Looking forward, there are several ways the future of Walrus might unfold. In a positive and steady scenario, more and more builders choose it as their default storage layer on Sui and beyond. AI teams store training data and model outputs there. Games rely on it for assets. Rollups and other chains use it for data availability. The WAL token becomes a kind of quiet backbone for value exchange and governance inside that ecosystem, with demand mainly driven by real usage rather than quick hype cycles. In a less smooth scenario, growth might be slower. Markets might be rough for infrastructure tokens. Competition might be intense. Even then, if the team and community keep shipping improvements and supporting real projects, Walrus can still find an important niche. The truth is likely to sit somewhere between those two extremes, with times of excitement and times of calm building.
In the end, Walrus feels like a very human project because it tries to answer simple questions in a careful way. How can we store important data without handing all control to a single company. How can we use powerful financial tools without turning our entire history into an open file for anyone to mine.
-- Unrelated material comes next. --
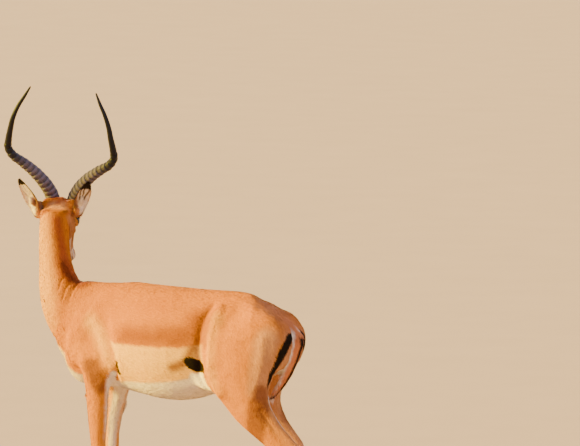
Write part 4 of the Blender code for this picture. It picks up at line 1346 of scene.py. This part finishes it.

How can we design systems where doing the right thing is also the profitable thing. Walrus does not claim to be perfect, and it cannot escape the risks that come with every ambitious protocol. But it does take those questions seriously, and it tries to put math, incentives, and community control together into one living network that respects both data and people. If you decide to keep watching or even to build with it, I hope you do it with a mix of caution and hope, knowing that beyond every ticker symbol there is a deeper conversation about what kind of digital future we are slowly creating together.